Sticker Packs Available in Cree, Mohawk, Ojibwe and Mi'kmaq

Each Package Includes 3 stickers


Tepknuset is a street art and indigenous literacy project that incorporates Indigenous history, knowledges and language into the urban periphery.

I have illustrated three city animals, a squirrel, raccoon and pigeon. These animals are often viewed as nuisances and pests to the general public. I have chosen these animals to portray my project and draw upon a metaphor of what is oft called "The Indian Problem", something that everybody sees, but nobody wants to. Something uncomfortable but demands attention in order for social change and reconciliation to occur. The survival of the indigenous reminds us of a colonial failure that no one was prepared for. it also reminds that the problem isn't going away These wheat pastes and stickers directly create dialogue about land, language, consent and interruption.

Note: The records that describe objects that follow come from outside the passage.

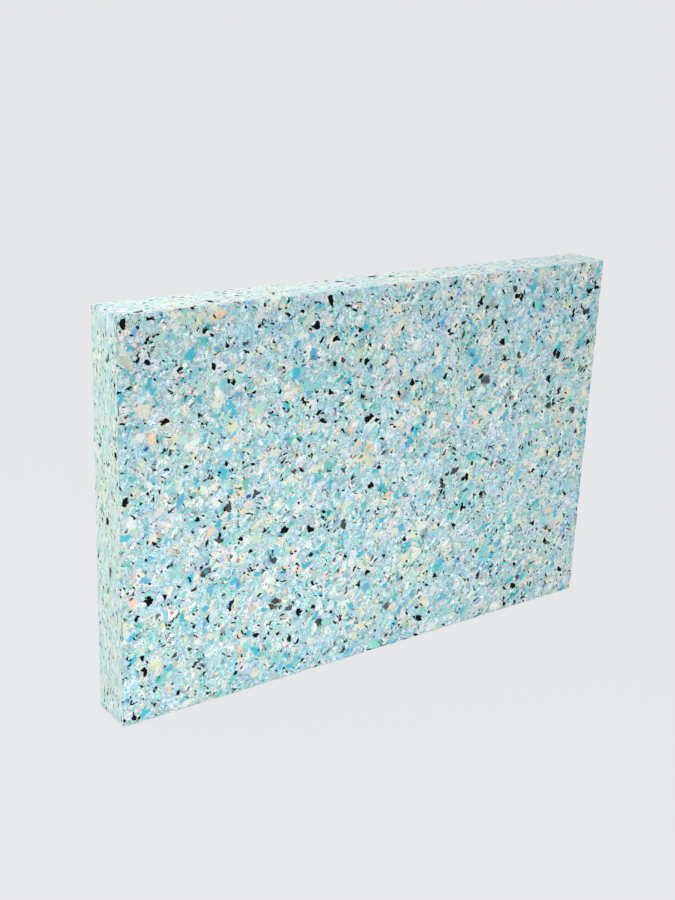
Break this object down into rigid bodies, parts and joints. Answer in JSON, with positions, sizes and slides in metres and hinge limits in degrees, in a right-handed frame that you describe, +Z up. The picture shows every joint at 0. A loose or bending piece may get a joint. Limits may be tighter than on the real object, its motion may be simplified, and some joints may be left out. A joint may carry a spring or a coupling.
{
  "type": "foam block",
  "caption": "Firm rectangular foam block of bonded coloured foam crumbs, cut flat on all sides, for support, padding or packing.",
  "frame": {"origin": "centre of the long narrow face that the block stands on, at the bottom of its bounding box", "axes": "+X along the block's length, +Y through its thickness (the way its crumbs were pressed) with the front face towards -Y, +Z up"},
  "size_m": [0.6, 0.05, 0.4],
  "materials": {
    "bonded_foam": "open-cell bonded polyurethane foam, knife-cut and quite matt, in pale blue-green with crumbs of turquoise, blue, cream, peach and black"
  },
  "bodies": {
    "root": {"foam_block": "bonded_foam"}
  },
  "joints": []
}
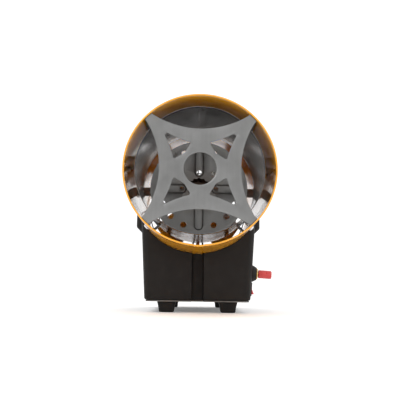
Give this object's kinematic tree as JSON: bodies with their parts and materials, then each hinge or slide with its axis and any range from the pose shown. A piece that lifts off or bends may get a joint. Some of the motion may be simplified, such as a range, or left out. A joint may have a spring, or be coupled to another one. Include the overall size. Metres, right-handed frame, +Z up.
{
  "type": "portable gas forced-air heater",
  "caption": "Portable gas forced-air heater: enamelled drum with burner, baffle and fan, on a footed plastic base with a carry handle and side controls.",
  "frame": {"origin": "on the floor, under the middle of the bounding box", "axes": "+X to the side with the controls, +Y to the air intake (the outlet faces -Y), +Z up"},
  "size_m": [0.2175, 0.4115, 0.333],
  "materials": {
    "yellow_enamel": "gloss enamel",
    "black_plastic": "fine grained",
    "red_plastic": "gloss",
    "sheet_steel": "satin, stamped",
    "dark_sheet_steel": "dull, rolled",
    "zinc_plate": "zinc plated",
    "brass": "turned",
    "copper": "drawn copper tube",
    "white_ceramic": "glazed ceramic",
    "black_rubber": "matt rubber",
    "black_wire": "powder coat"
  },
  "bodies": {
    "machine": {"drum_shell": "yellow_enamel", "base_housing": "black_plastic", "handle_grip": "black_plastic", "valve_bezel": "black_plastic", "piezo_body": "black_plastic", "switch_body": "black_plastic", "cable_gland": "black_plastic", "front_baffle": "sheet_steel", "burner_disc": "sheet_steel", "electrode_rod": "sheet_steel", "thermocouple": "sheet_steel", "combustion_chamber": "dark_sheet_steel", "burner_cup": "dark_sheet_steel", "burner_crossbar": "dark_sheet_steel", "motor_bracket": "dark_sheet_steel", "base_cover": "dark_sheet_steel", "chamber_bracket_1": "dark_sheet_steel", "chamber_bracket_2": "dark_sheet_steel", "chamber_bracket_3": "dark_sheet_steel", "chamber_bracket_4": "dark_sheet_steel", "motor_housing": "zinc_plate", "overheat_thermostat": "zinc_plate", "handle_screw_front": "zinc_plate", "handle_screw_rear": "zinc_plate", "crossbar_screw_1": "zinc_plate", "crossbar_screw_2": "zinc_plate", "baffle_screw_1": "zinc_plate", "baffle_screw_2": "zinc_plate", "baffle_screw_3": "zinc_plate", "baffle_screw_4": "zinc_plate", "motor_screw_1": "zinc_plate", "motor_screw_2": "zinc_plate", "motor_screw_3": "zinc_plate", "motor_screw_4": "zinc_plate", "gas_nozzle": "brass", "valve_body": "brass", "valve_nut": "brass", "inlet_fitting": "brass", "gas_pipe": "copper", "inlet_pipe": "copper", "electrode_insulator": "white_ceramic", "terminal_block": "white_ceramic", "foot_1": "black_rubber", "foot_2": "black_rubber", "foot_3": "black_rubber", "foot_4": "black_rubber", "passage_grommet": "black_rubber", "inner_cord": "black_rubber", "motor_lead": "black_rubber", "switch_lead": "black_rubber", "ignition_lead": "black_rubber", "thermocouple_lead": "black_rubber", "rear_guard": "black_wire"},
    "fan": {"motor_shaft": "zinc_plate", "fan_hub": "black_plastic", "fan_blades": "zinc_plate"},
    "gas_valve_button": {"gas_button": "red_plastic", "valve_stem": "sheet_steel"},
    "power_rocker": {"switch_rocker": "red_plastic"},
    "ignition_button": {"piezo_button": "red_plastic"}
  },
  "joints": [
    {"name": "fan_spin", "type": "hinge", "parent": "machine", "child": "fan", "pos_m": [-0.00608, 0.122, 0.189], "axis": [0, 1, 0], "continuous": true},
    {"name": "gas_button_press", "type": "slide", "parent": "machine", "child": "gas_valve_button", "axis": [-0.998, 0, 0.0628], "range_m": [0, 0.005], "stiffness_N_per_m": 400, "springref_m": -0.004},
    {"name": "power_rocker", "type": "hinge", "parent": "machine", "child": "power_rocker", "pos_m": [0.07561, -0.04, 0.0358], "axis": [0, 1, 0], "range_deg": [0, 20]},
    {"name": "ignition_press", "type": "slide", "parent": "machine", "child": "ignition_button", "axis": [-0.998, 0, 0.0628], "range_m": [0, 0.006], "stiffness_N_per_m": 500, "springref_m": -0.004}
  ]
}
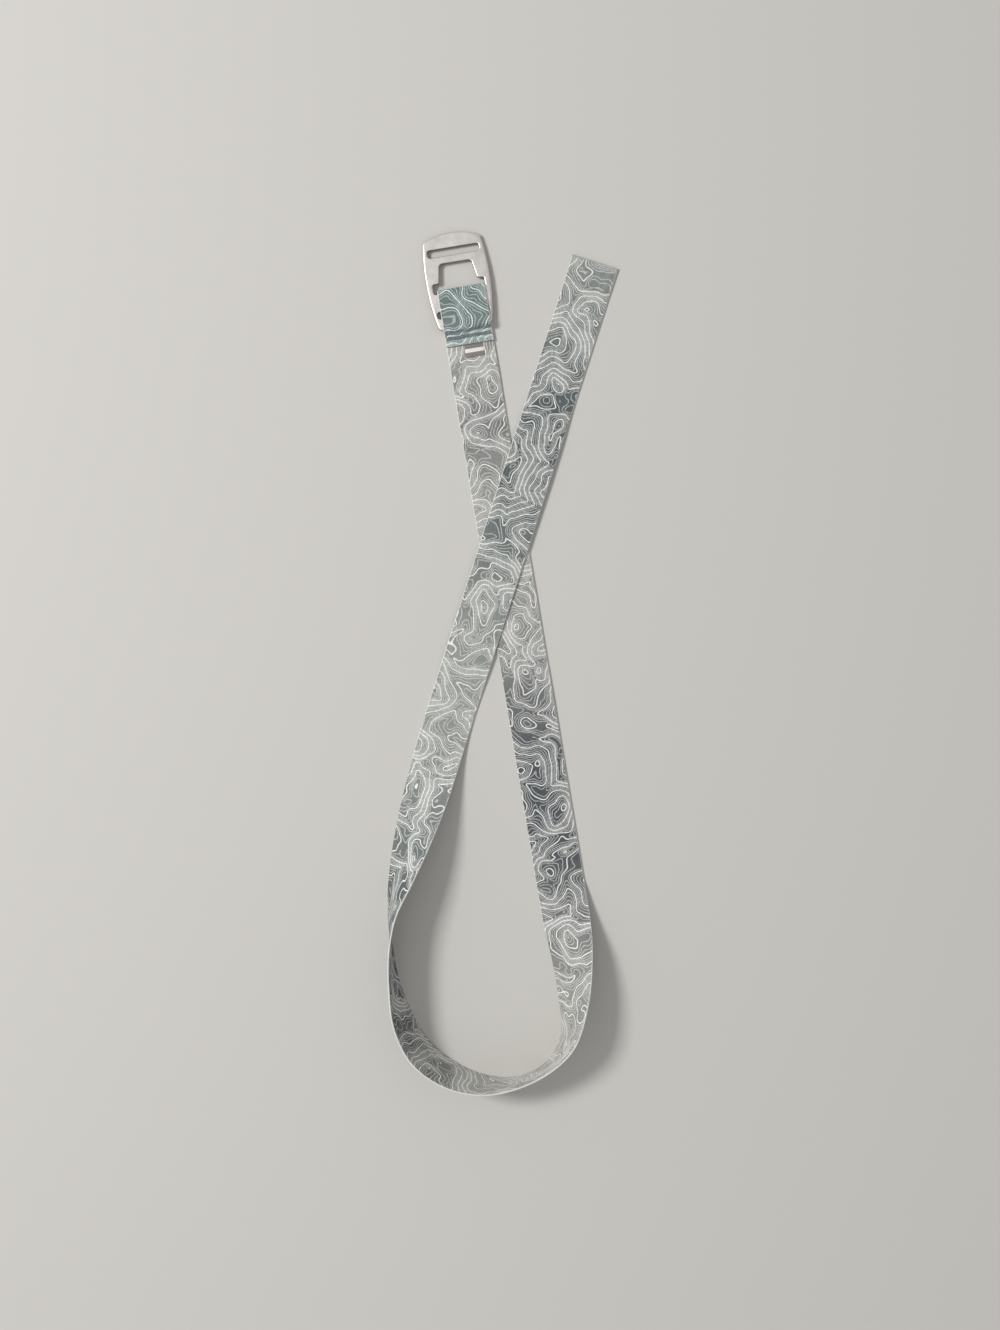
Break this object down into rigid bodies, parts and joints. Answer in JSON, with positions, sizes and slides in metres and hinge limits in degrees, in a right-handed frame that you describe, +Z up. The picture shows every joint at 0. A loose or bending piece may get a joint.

 I have researched the indigenous languages spoken in this territory: Ojibwe (Anishnaabowin), Mohawk, Cree (and Mi’kmaq) and have translated the animals' names in each language and affixed these names individually onto each poster, separately. 



This has a few distinct intentions:

 to harken a reference to spirit animal totems
, to create community as a means of cultural representation in the public sphere
, to interrupt colonial spaces with indigenous words
, to disrupt the spaces I cannot consent to while walking through the city, to see my heritage represented honorably and without regret.


The TRC recommendations link restoration of language to cultural healing and reconciliation. In Mareike Neuhaus’ Decolonizing Poetics of Indigenous Literatures, asserts that there is a major epistemological difference in the language structure of indigenous languages, which are primarily verb-based and holophrastic, meaning, that individual words serve as a clause, or story. This means that language must be included within any act of cultural restoration, lest a major source of cultural information be missing.

This project has been inspired by Susan Blight’s Ogima Mikana placename project and Leanne Simpson’s book of poetry Islands of Decolonial Love. I seek to expand the works to include site-specific text based works that incorporate Toronto’s urban, colonial and cultural history into attractive and informative posters. These posters may include modest illustration, but primarily will include site, region and street-specific historical references.